Il mezzofondo mondiale è sempre stato il territorio africano, di quegli atleti cresciuti sugli altipiani del Kenya, dell’Etiopia e dell’Uganda. Un dominio che pareva intoccabile, e dove gli europei sembravano solo ospiti di passaggio, buoni per qualche giro prima di lasciare la scena a chi da quelle terre arrivava; con Nadia Battocletti qualcosa è cambiato.
Nadia non si accontenta di fare la comparsa: corre come loro, corre con loro. Solo che la sua altura non è quella della Rift Valley, ma quella del Trentino, la terra che l’ha forgiata e che oggi la riconsegna al mondo come campionessa vera. Dopo l’argento nei 10.000 metri, ieri è arrivato il bronzo nei 5000 ai Mondiali di Tokyo. Un risultato che brilla di luce propria, perché la distanza è una delle più complicate: mette insieme la velocità delle specialiste dei 1500 e la resistenza delle maratonete dei 10mila. Nadia non si è fatta intimorire. Ha corso con personalità, sempre nel gruppo di testa, fino a cedere solo all’oro di Beatrice Chebet (14’54”36) e all’argento di Faith Kipyegon (14’55”07). Lei è arrivata terza in 14’55”42.
STORICA
Con questa medaglia Battocletti diventa la prima azzurra capace di salire due volte sul podio in un solo Mondiale. Prima di lei c’erano riusciti soltanto Pietro Mennea (Helsinki 1983) e Francesco Panetta (Roma 1987). E non basta: il suo bronzo è la settima medaglia italiana a Tokyo, record assoluto per la nostra nazionale. Superato definitivamente il tetto delle sei medaglie di Göteborg 1995. Ed è curioso come la capitale giapponese intrecci con l’atletica azzurra sempre storie di record, primati, gioie assolute. Raggiante al traguardo, Nadia ha raccontato la sua felicità: «Questa medaglia poteva sembrare scontata, ma non è così. Esser qui è un sogno. Ho detto a mio papà: oggi ci provo, non volevo limiti e quando le ho viste muoversi ho voluto stare con loro. Ero stanca, erano stanche, allora ho pensato che era il momento giusto; ci ho provato e sono fiera di me stessa. Neanche nei sogni migliori pensavo di arrivare a tanto. Nel mezzofondo il trono è sempre stato in mano all’Africa, ma io voglio dimostrare che quel trono è del mondo».

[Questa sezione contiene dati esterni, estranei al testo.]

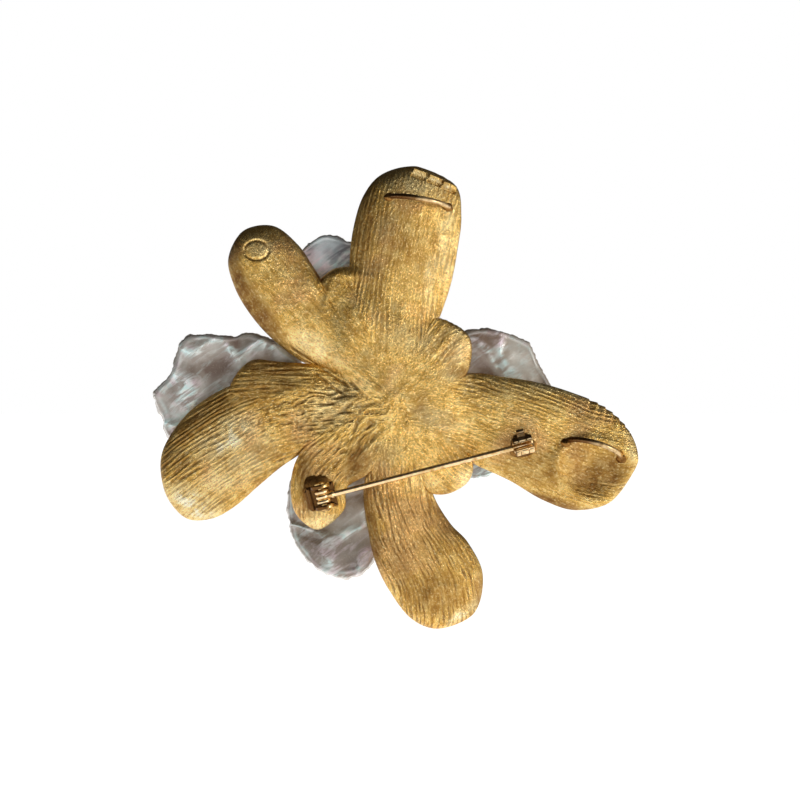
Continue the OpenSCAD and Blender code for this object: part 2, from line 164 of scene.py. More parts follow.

Non è stata solo gioia per l’Italia. La staffetta 4x100 uomini ha vissuto una giornata amara, eliminata tra contatti di gara e ricorsi non accolti (secondo gli organizzatori è Jacobs a danneggiare Maswanganyi, motivo per cui è stato incredibilmente deciso di far correre di nuovo solo i sudafricani e non gli azzurri, dando loro la chance di centrare un tempo per entrare in finale), ma il bilancio resta straordinario: oro con Furlani nel lungo, argento con la stessa Battocletti nei 10mila, Palmisano nella marcia 35 km e Dallavalle nel triplo, bronzo con Nadia nei 5000, Aouani nella maratona e Fabbri nel peso. Sette medaglie che raccontano un’Italia competitiva. E allora dove può arrivare l’atletica italiana? Perché se il record di Tokyo emoziona, resta la sensazione che i margini siano ancora ampi.
Battocletti stessa sogna l’oro olimpico, Stano tornerà a marciare, Iapichino cercherà riscatto, i giovani dei salti sono già una certezza. La velocità è la nota stonata, ma non si riparte da zero: è lì che bisognerà ricostruire. Intanto c’è una certezza: con Nadia e con questa generazione l’Italia non è più ospite, ma protagonista. Los Angeles 2028 non è lontana.